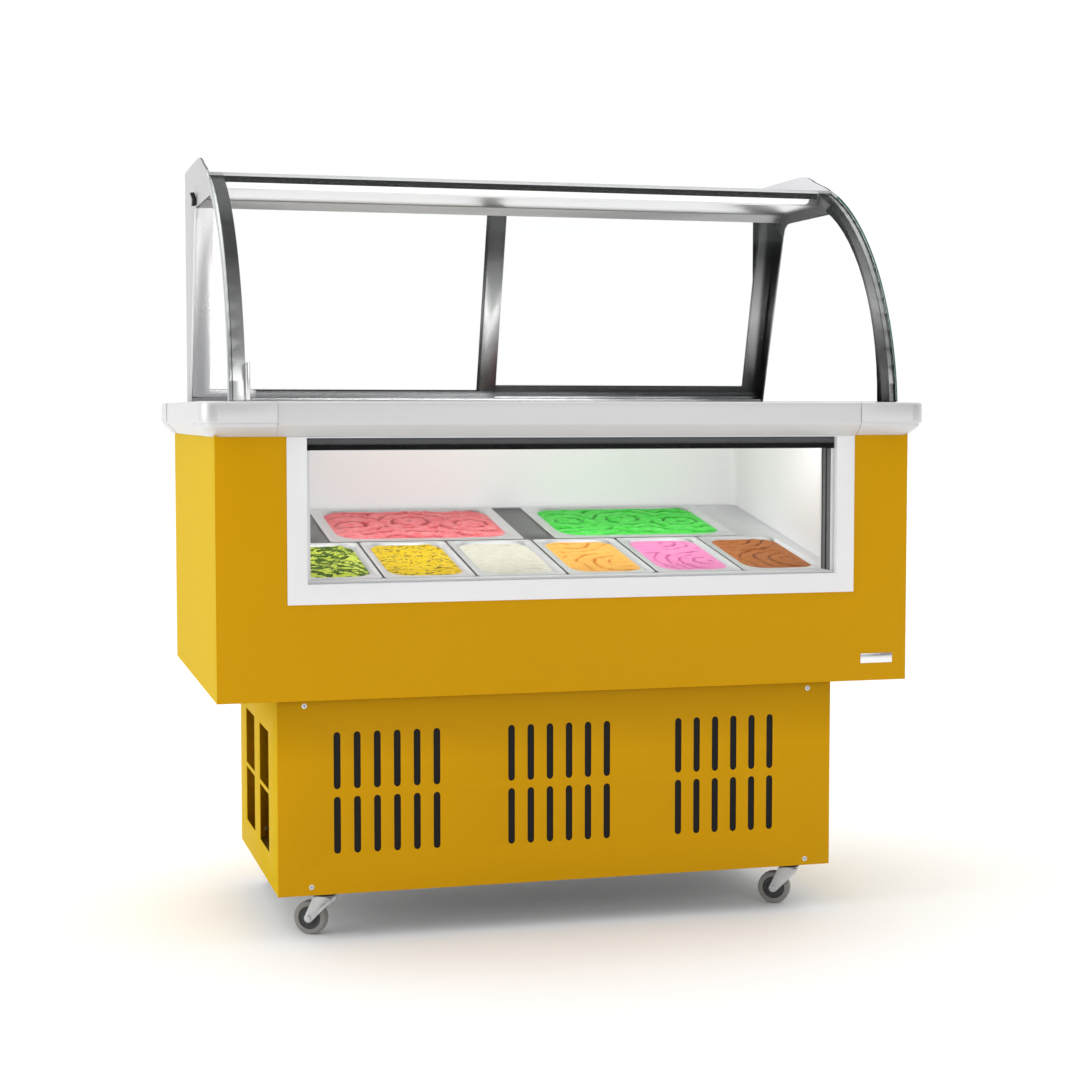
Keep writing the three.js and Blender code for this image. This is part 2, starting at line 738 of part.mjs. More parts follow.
// ---------------------------------------------------------------- sliding rear doors
// A door lies in the sloping plane: drawn in (x, w) and given thickness n, then leaned forward.
function leaned(outline, n0, n1, holes) {
  const g = new THREE.ExtrudeGeometry(shapeOf(outline, holes), { depth: n1 - n0, bevelEnabled: false });
  const along = new THREE.Vector3(1, 0, 0);
  const up = new THREE.Vector3(0, -Math.sin(lean), Math.cos(lean));
  const out = new THREE.Vector3().crossVectors(along, up);
  const [y, z] = slope(n1, 0);
  return g.applyMatrix4(new THREE.Matrix4().makeBasis(along, up, out)).translate(0, y, z);
}
const doorReach = plateIn - 1.5;
function door(side, x0, x1, n, w0) {
  const w1 = w0 + DOOR.length;
  const pane = [x0 + DOOR.stile, x1 - DOOR.stile, w0 + DOOR.bottom, w1 - DOOR.top];
  const mid = n + DOOR.t / 2;
  part(
    `door_${side}`,
    leaned(rect(x0, x1, w0, w1), n, n + DOOR.t, [rect(...pane)]),
    COLOURS.steel,
    METAL,
  );
  const glass = [pane[0] + GAP, pane[1] - GAP, pane[2] + GAP, pane[3] - GAP];
  part(`door_glass_${side}`, leaned(rect(...glass), mid - 2, mid + 2), COLOURS.glass, CLEAR);
}
door("left", -doorReach, DOOR.overlap, 0, GAP);
door("right", -DOOR.overlap, doorReach, DOOR.track, REAR_RISE);

// ---------------------------------------------------------------- pans in their sloping support
const tilt = new THREE.Matrix4().makeBasis(
  new THREE.Vector3(1, 0, 0),
  new THREE.Vector3(0, Math.cos(deg(PAN_TILT)), Math.sin(deg(PAN_TILT))),
  new THREE.Vector3(0, -Math.sin(deg(PAN_TILT)), Math.cos(deg(PAN_TILT))),
);
tilt.setPosition(0, behind(75), 644);

const panBoxes = [];
const panShapes = [];
for (let i = 0; i < FRONT_PANS.count; i += 1) {
  const x = FRONT_PANS.x + (i - (FRONT_PANS.count - 1) / 2) * FRONT_PANS.pitch;
  panBoxes.push([x - FRONT_PANS.w / 2, x + FRONT_PANS.w / 2, FRONT_PANS.v0, FRONT_PANS.v1]);
  panShapes.push(PAN_SHAPES.front);
}
for (const x of REAR_PANS.x) {
  panBoxes.push([x - REAR_PANS.w / 2, x + REAR_PANS.w / 2, REAR_PANS.v0, REAR_PANS.v1]);
  panShapes.push(PAN_SHAPES.rear);
}
const inset = ([a0, a1, b0, b1], d) => [a0 + d, a1 - d, b0 + d, b1 - d];
const RIM_T = 2;

part(
  "pan_support",
  alongZ(
    rect(-liner.x + LINER_T + 1, liner.x - LINER_T - 1, 1.2, 591),
    -SHEET,
    0,
    panBoxes.map((b, i) => {
      const { rim, corner } = panShapes[i];
      return roundRect(...inset(b, rim - LIFT_PLAY), corner - 8, 3);
    }),
  ).applyMatrix4(tilt),
  COLOURS.steel,
  METAL,
);

const narrow = PAN.depth * Math.tan(deg(PAN.taper));
panBoxes.forEach((b, i) => {
  const rimTop = GAP + RIM_T;
  const { rim, corner } = panShapes[i];
  const wall = (d, r, z) => ({ z, points: roundRect(...inset(b, d), r, 4) });
  part(
    `pan_${i + 1}`,
    loft([
      wall(rim + narrow, corner - 8, -PAN.depth),
      wall(rim, corner, GAP),
      wall(0, 8, GAP),
      wall(0, 8, rimTop),
      wall(rim + PAN.sheet, corner - 1, rimTop),
      wall(rim + PAN.sheet + narrow, corner - 9, -PAN.depth + PAN.sheet),
    ]).applyMatrix4(tilt),
    COLOURS.steel,
    METAL,
  );
  const side = rim + PAN.sheet + 0.8;
  part(
    `ice_cream_${i + 1}`,
    loft([
      wall(side + narrow, corner - 9, -PAN.depth + PAN.sheet + 0.8),
      wall(side + 0.6, corner - 2, -3),
      wall(side + 24, corner - 16, 1.5),
    ]).applyMatrix4(tilt),
    FLAVOURS[i],
    { roughness: 0.7 },
  );
});

// ---------------------------------------------------------------- casters
const TREAD = [
  [CASTER.bore, -11],
  [12, -11],
  [13.5, -8],
  [20, -8],
  [21.5, -10],
  [29, -10],
  [31, -7.5],
  [31, 7.5],
  [29, 10],
  [21.5, 10],
  [20, 8],
  [13.5, 8],
  [12, 11],
  [CASTER.bore, 11],
  [CASTER.bore, -11],
].map(([r, y]) => new THREE.Vector2(r, y));
// Built with the axle along local y and the wheel trailing towards local -x, then turned about the swivel.
const fork = () => {
  const cheek = [
    [18, 71.5],
    [-16, 71.5],
    [-33, 34],
    ...arc(-CASTER.trail, CASTER.r, 8, 165, 320, 6),
    [18, 64],
  ];
  const arms = [
    [-15.5, -13],
    [13, 15.5],
  ].map(([y0, y1]) => alongY(cheek, y0, y1));
  return join(
    ...arms,
    box(-16, 18, -15.5, 15.5, 69, 71.5),
    cylinder("z", 17, 71, BASE.z0 - 3.2 - GAP, 0, 0, 16),
    cylinder("y", CASTER.axle, -14, 14, -CASTER.trail, CASTER.r, 16),
    cylinder("y", 6, -19, -14, -CASTER.trail, CASTER.r, 6),
    cylinder("y", 6, 14, 19, -CASTER.trail, CASTER.r, 6),
  );
};
for (const [iy, depth] of [
  [0, "front"],
  [1, "rear"],
]) {
  for (const [ix, side] of [
    [0, "left"],
    [1, "right"],
  ]) {
    const place = new THREE.Matrix4().makeRotationZ(-deg(CASTER.yaw));
    place.setPosition(CASTER_X[ix], CASTER_Y[iy], 0);
    part(`caster_fork_${depth}_${side}`, fork().applyMatrix4(place), COLOURS.steel, METAL);
    const wheel = new THREE.LatheGeometry(TREAD, 20);
    wheel.translate(-CASTER.trail, 0, CASTER.r).applyMatrix4(place);
    part(`caster_wheel_${depth}_${side}`, wheel, COLOURS.rubber);
  }
}

export default group;
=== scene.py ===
import json
import math

import bmesh
import bpy
from mathutils import Matrix, Vector, noise

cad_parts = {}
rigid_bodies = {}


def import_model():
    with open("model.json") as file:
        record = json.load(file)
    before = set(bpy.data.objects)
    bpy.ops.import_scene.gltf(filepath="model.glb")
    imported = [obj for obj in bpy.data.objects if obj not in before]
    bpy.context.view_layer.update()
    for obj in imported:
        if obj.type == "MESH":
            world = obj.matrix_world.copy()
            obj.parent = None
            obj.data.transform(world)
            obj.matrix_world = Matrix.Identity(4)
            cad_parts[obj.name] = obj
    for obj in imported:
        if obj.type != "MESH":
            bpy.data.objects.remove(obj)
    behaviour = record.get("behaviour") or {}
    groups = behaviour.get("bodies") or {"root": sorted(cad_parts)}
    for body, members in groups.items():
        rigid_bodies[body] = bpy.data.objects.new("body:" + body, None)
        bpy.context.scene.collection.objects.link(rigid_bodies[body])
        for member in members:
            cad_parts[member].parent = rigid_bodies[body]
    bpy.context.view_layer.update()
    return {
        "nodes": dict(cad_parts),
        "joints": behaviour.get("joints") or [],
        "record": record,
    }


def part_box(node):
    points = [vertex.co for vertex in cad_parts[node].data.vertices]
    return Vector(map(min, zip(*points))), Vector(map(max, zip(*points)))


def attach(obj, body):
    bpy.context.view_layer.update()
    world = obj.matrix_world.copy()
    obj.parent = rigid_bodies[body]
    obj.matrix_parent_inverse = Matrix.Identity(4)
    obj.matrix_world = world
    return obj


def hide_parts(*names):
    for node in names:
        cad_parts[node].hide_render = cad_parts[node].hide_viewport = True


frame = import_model()
NODES = frame["nodes"]
BODY_OF = {n: b for b, members in frame["record"]["behaviour"]["bodies"].items() for n in members}
SLOT_OF = {s["node"]: s["material_slot"] for s in frame["record"]["subparts"]}
MM = 0.001


# ------------------------------------------------------------------ node boards
def socket_of(sockets, key):
    """The socket with that identifier, or else the first one in use with that name or number."""
    if isinstance(key, int):
        return sockets[key]
    for socket in sockets:
        if socket.identifier == key:
            return socket
    return next(s for s in sockets if s.name == key and s.enabled)


class Value:
    """A number on a node's output. Sums and products of values add their own Math nodes."""

    def __init__(self, board, socket):
        self.board = board
        self.socket = socket

    def __add__(self, other):
        return self.board.number("ADD", self, other)

    def __sub__(self, other):
        return self.board.number("SUBTRACT", self, other)

    def __mul__(self, other):
        return self.board.number("MULTIPLY", self, other)

    def __truediv__(self, other):
        return self.board.number("DIVIDE", self, other)

    def __pow__(self, other):
        return self.board.number("POWER", self, other)

    def __rsub__(self, other):
        return self.board.number("SUBTRACT", other, self)

    def __rtruediv__(self, other):
        return self.board.number("DIVIDE", other, self)

    def __neg__(self):
        return self.board.number("MULTIPLY", self, -1.0)

    __radd__ = __add__
    __rmul__ = __mul__

    def size(self):
        return self.board.number("ABSOLUTE", self)

    def past(self, edge, width):
        """0 below edge and 1 above it, turning over that width."""
        return self.board.number("ADD", (self - edge) / width, 0.5, clamp=True)

    def between(self, low, high, width):
        return self.past(low, width) * (1 - self.past(high, width))


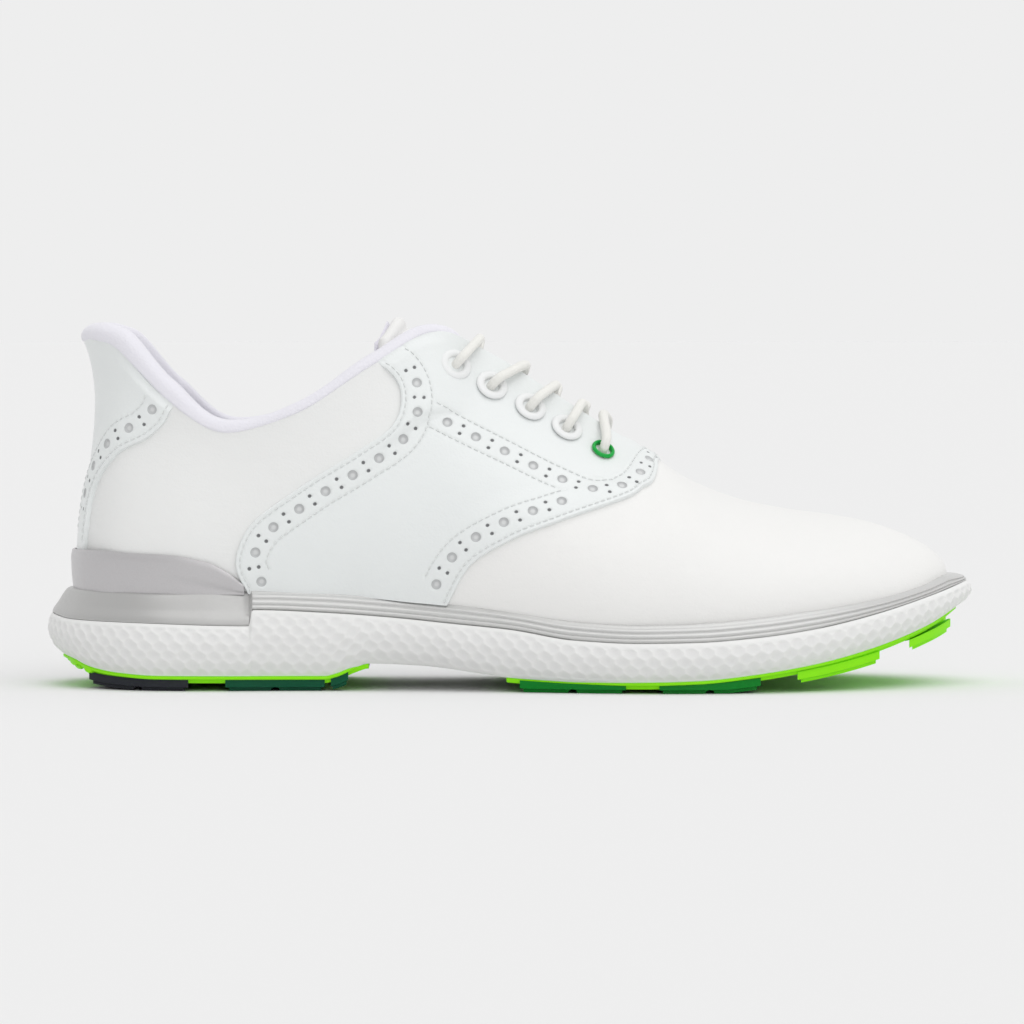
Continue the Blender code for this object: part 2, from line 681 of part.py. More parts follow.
def lace_side(first):
    """Half of the lacing: from the bar at the lowest pair of eyelets up to the top one."""
    side, lift = first, (3.3 if first == LATERAL else -0.3)
    lowest = len(EYELETS) - 1
    s = eyelet_seat(side, lowest)[0]
    points = lace_over(side, lowest, s + 0.05)
    bar = points[0] * (1, 0, 1) + (0.3, 0, 0.7)
    points = [bar, *points]
    for number in range(lowest - 1, -1, -1):
        s = eyelet_seat(side, number + 1)[0]
        edge, out, onward = throat_edge(side, s - 0.2)
        under = [edge - out * 3.55 - onward * 2.5, edge - out * 3.55 + onward * 2.0]
        side = 1 - side
        t = eyelet_seat(side, number)[0] + 0.25
        over = lace_over(side, number, t)
        far_edge = throat_edge(side, t)[0]
        middle = np.array([(under[1][0] + over[0][0]) / 2, 0, (edge[2] + far_edge[2]) / 2 + lift])
        points += [*under, middle, *over]
    return points


def build_lace():
    route = lace_side(LATERAL)[::-1] + lace_side(MEDIAL)[1:]
    tube("lace", smooth_path(route, 4.6), LACE_RADIUS, "lace_cotton")


# ---------------------------------------------------------------- sole

def build_sole():
    last_station = len(OUTLINE) - 1
    around = stations_with(29, [-83.4, -82.2, -56, -46, -2, 4])

    def top(x):
        seat = x - 4 * np.clip((x - 95) / 30, 0, 1)
        return level(FEATHER, np.clip(seat, -140, 142)) - GAP

    def between(low, high, part):
        return lambda x: low(x) * (1 - part) + high(x) * part

    def frame_under(x):
        return level(FRAME_UNDER, x)

    def ledge(x):
        return 4 + 3 * np.clip((-70 - x) / 20, 0, 1)

    slab(
        "frame",
        [
            ring(around, even(2.6), frame_under, upright=True),
            ring(around, even(1.9), between(frame_under, top, 0.25)),
            ring(around, lambda x: 1.9 + (ledge(x) - 1.9) * 0.35, between(frame_under, top, 0.7)),
            ring(around, ledge, top),
        ],
        "silver_frame",
    )

    def sole_under(x):
        return level(SOLE_UNDER, x)

    def sole_top(x):
        return level(FRAME_UNDER, x) - GAP

    slab(
        "midsole",
        [
            ring(around, even(5.5), sole_under),
            ring(around, even(1.4), between(sole_under, sole_top, 0.3)),
            ring(around, even(0.0), between(sole_under, sole_top, 0.65)),
            ring(around, even(1.6), sole_top, upright=True),
        ],
        "white_foam",
    )

    def plate_top(x):
        return level(SOLE_UNDER, x) - GAP

    def plate_under(x):
        return level(SOLE_UNDER, x) - GAP - PLATE

    plates = []
    x = outline_points(LATERAL, around)[:, 0]
    for name, start, stop in (("outsole_heel", -150, -46), ("outsole_forefoot", -2.5, 150)):
        span = around[(x >= start) & (x <= stop)]
        rings = [ring(span, even(PLATE_INSET + 1), plate_under), ring(span, even(PLATE_INSET), plate_top)]
        plates.append(slab(name, rings, LIME))
    return plates


def inner_ring(stations, inset, height):
    """A ring inside the lining, at a height above the upper's bottom edge."""
    sides = []
    tries = np.linspace(0, 0.5, 51)
    for side in (LATERAL, MEDIAL):
        s, v = np.meshgrid(stations, tries, indexing="ij")
        walls = skin(side, s, v, np.full(s.shape, -inset))
        heights = [np.interp(height, w[:, 2] - w[0, 2], tries) for w in walls]
        sides.append(skin(side, stations, np.array(heights), np.full(stations.shape, -inset)))
    for end in (0, -1):
        middle = (sides[0][end] + sides[1][end]) / 2
        sides[0][end] = sides[1][end] = middle
    return sides


def build_insole():
    stations = np.concatenate([np.linspace(0, 3, 5), np.linspace(4, 14, 11), np.linspace(15, TOE, 6)])
    slab("insole_board", [inner_ring(stations, 2.2, 0.1), inner_ring(stations, 2.2, 2.0)], "board")
    slab(
        "sockliner",
        [inner_ring(stations, 2.4, 2.3), inner_ring(stations, 2.2, 5.0), inner_ring(stations, 3.0, 6.2)],
        "lining_fabric",
    )


def build_heel_cup():
    """Shell round the heel, standing clear of the backtab at the back."""
    patches = []
    for side in (LATERAL, MEDIAL):
        found = np.array([locate(side, x, z, CUP[1]) for x, z in CUP_TOP])
        reach, tops = np.append(0, found[:, 0]), np.append(CUP_BACK, found[:, 1])
        columns = np.append(np.arange(0, found[-1, 0] - 0.2, 0.25), found[-1, 0])
        s, r = np.meshgrid(columns, np.linspace(0, 1, 4), indexing="ij")
        stand = OVERLAY_RISE * np.clip(2.2 - s, 0, 1)
        top = np.maximum(np.interp(s, reach, tops), 0.06)
        patches.append(patch(side, s, r * top, CUP[0] + stand, CUP[1] + stand))
    thick_sheet("heel_cup", patches, "silver_cup")


def lug_under(x):
    return np.maximum(level(SOLE_UNDER, x) - LUG_HEIGHT, 0)


def lug_ring(side, x, reach, grow, height, past_edge=0.0):
    """A ring round a lug. Its outer row follows the sole's edge, its inner row is bowed."""
    turn = 2 * side - 1
    span = reach + grow
    angle = np.linspace(math.pi, 0, 12)
    along = x + span * np.cos(angle)
    edge = ring(np.linspace(0.4, len(OUTLINE) - 1.05, 90), even(LUG_INSET - grow), height)[side]
    outer = np.interp(along, edge[:, 0], edge[:, 1])
    bow = LUG_DEPTH * reach * np.sin(angle) ** 0.8 + 2 * grow * np.sin(angle)
    rows = [
        np.column_stack([along, outer + turn * past_edge * np.sin(angle) ** 0.2, height(along)]),
        np.column_stack([along, outer - turn * bow, height(along)]),
    ]
    return rows if side == LATERAL else rows[::-1]


def build_lugs(plates):
    """Lugs, the larger ones with two crossing grooves, set in gaps of the plates."""
    for name, x, reach, material in LUGS:
        for side, word in ((LATERAL, "lateral"), (MEDIAL, "medial")):
            step = min(1.2, reach / 5)
            rings = [
                lug_ring(side, x, reach, -step, lug_under),
                lug_ring(side, x, reach, -step, lambda at: lug_under(at) + 1),
                lug_ring(side, x, reach, 0, lambda at: lug_under(at) + 1.2),
                lug_ring(side, x, reach, 0, lambda at: level(SOLE_UNDER, at) - GAP),
            ]
            lug = slab(f"{name}_{word}", rings, material)
            if reach > 5:
                low, high = np.concatenate(rings[0]).min(axis=0), np.concatenate(rings[0]).max(axis=0)
                middle = ((low + high) / 2 * (1, 1, 0) + (0, 0, low[2] - 0.35)) * MM
                grooves = []
                for spin, deep in (("X", LUG_GROOVE), ("Y", LUG_GROOVE - 0.3)):
                    along = Matrix.Rotation(math.pi / 2, 4, spin) @ Matrix.Rotation(0.2, 4, "Z")
                    matrix = Matrix.Translation(middle) @ along
                    grooves.append(rod(f"groove_{name}_{word}_{spin}", deep, 4 * reach, 7, matrix))
                cut(lug, grooves)
            socket = [
                lug_ring(side, x, reach, GAP, lambda at: level(SOLE_UNDER, at) - 4, 3),
                lug_ring(side, x, reach, GAP, lambda at: level(SOLE_UNDER, at) + 4, 3),
            ]
            cut(plates[0 if x < 0 else 1], [make_cutter(f"socket_{name}_{word}", stacked(socket))])


# ---------------------------------------------------------------- scene

def new_collection(name):
    collection = bpy.data.collections.new(name)
    bpy.context.scene.collection.children.link(collection)
    return collection


def make_materials():
    for name, (colour, roughness, metallic) in MATERIALS.items():
        material = bpy.data.materials.new(name)
        material.use_nodes = True
        shader = material.node_tree.nodes["Principled BSDF"]
        shader.inputs["Base Color"].default_value = (*colour, 1)
        shader.inputs["Roughness"].default_value = roughness
        shader.inputs["Metallic"].default_value = metallic


for old in list(bpy.data.objects):
    bpy.data.objects.remove(old, do_unlink=True)
PARTS = new_collection("golf_shoe")
CUTTERS = new_collection("cutters")
make_materials()
saddle, lining = build_upper()
stay_lateral, stay_medial = build_stiffeners()
build_collar_roll()
build_tongue()
build_eyelets(
    [
        (saddle, (LATERAL, MEDIAL)),
        (lining, (LATERAL, MEDIAL)),
        (stay_lateral, (LATERAL,)),
        (stay_medial, (MEDIAL,)),
    ]
)
build_lace()
build_insole()
build_heel_cup()
build_lugs(build_sole())
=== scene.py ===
"""Looks of the golf shoe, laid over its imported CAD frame.

Frame: +X to the toe, +Y to the inner (medial) side, +Z up, z = 0 under the lugs. Numbers are
millimetres unless a name ends in _M. The upper's pieces are dense sheets on the same surface as the
CAD, the last, with the punched holes, seams and stitches worked into the mesh. The sole's pieces are
dense walls round the same plan outline.
"""

import json
import math

import bmesh
import bpy
import numpy as np
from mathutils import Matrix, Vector
from mathutils.bvhtree import BVHTree
from mathutils.kdtree import KDTree


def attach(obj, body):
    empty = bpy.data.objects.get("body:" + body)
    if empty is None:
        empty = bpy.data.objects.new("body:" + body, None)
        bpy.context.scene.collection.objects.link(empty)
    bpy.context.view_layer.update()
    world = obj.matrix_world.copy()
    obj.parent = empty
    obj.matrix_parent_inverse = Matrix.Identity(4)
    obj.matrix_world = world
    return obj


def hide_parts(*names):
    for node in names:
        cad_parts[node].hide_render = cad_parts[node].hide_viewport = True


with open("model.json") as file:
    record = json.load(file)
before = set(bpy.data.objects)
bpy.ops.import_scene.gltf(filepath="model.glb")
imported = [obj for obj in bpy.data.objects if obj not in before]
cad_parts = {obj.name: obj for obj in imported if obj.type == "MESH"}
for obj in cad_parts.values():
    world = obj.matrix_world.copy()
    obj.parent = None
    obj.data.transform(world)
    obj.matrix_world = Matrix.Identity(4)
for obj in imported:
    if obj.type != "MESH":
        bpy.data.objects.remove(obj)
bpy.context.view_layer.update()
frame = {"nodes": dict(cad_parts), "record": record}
MM = 0.001
LATERAL, MEDIAL = 0, 1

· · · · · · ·

_Problem to solve_
Using the entries shown above, reproduce verbatim the lines from the line bearing "fork().applyMatrix4(place), COLOURS.steel, METAL);" to the line bearing "bpy.context.scene.collection.objects.link(rigid_bodies[body])", inclusive.

_Response below_
    part(`caster_fork_${depth}_${side}`, fork().applyMatrix4(place), COLOURS.steel, METAL);
    const wheel = new THREE.LatheGeometry(TREAD, 20);
    wheel.translate(-CASTER.trail, 0, CASTER.r).applyMatrix4(place);
    part(`caster_wheel_${depth}_${side}`, wheel, COLOURS.rubber);
  }
}

export default group;
=== scene.py ===
import json
import math

import bmesh
import bpy
from mathutils import Matrix, Vector, noise

cad_parts = {}
rigid_bodies = {}


def import_model():
    with open("model.json") as file:
        record = json.load(file)
    before = set(bpy.data.objects)
    bpy.ops.import_scene.gltf(filepath="model.glb")
    imported = [obj for obj in bpy.data.objects if obj not in before]
    bpy.context.view_layer.update()
    for obj in imported:
        if obj.type == "MESH":
            world = obj.matrix_world.copy()
            obj.parent = None
            obj.data.transform(world)
            obj.matrix_world = Matrix.Identity(4)
            cad_parts[obj.name] = obj
    for obj in imported:
        if obj.type != "MESH":
            bpy.data.objects.remove(obj)
    behaviour = record.get("behaviour") or {}
    groups = behaviour.get("bodies") or {"root": sorted(cad_parts)}
    for body, members in groups.items():
        rigid_bodies[body] = bpy.data.objects.new("body:" + body, None)
        bpy.context.scene.collection.objects.link(rigid_bodies[body])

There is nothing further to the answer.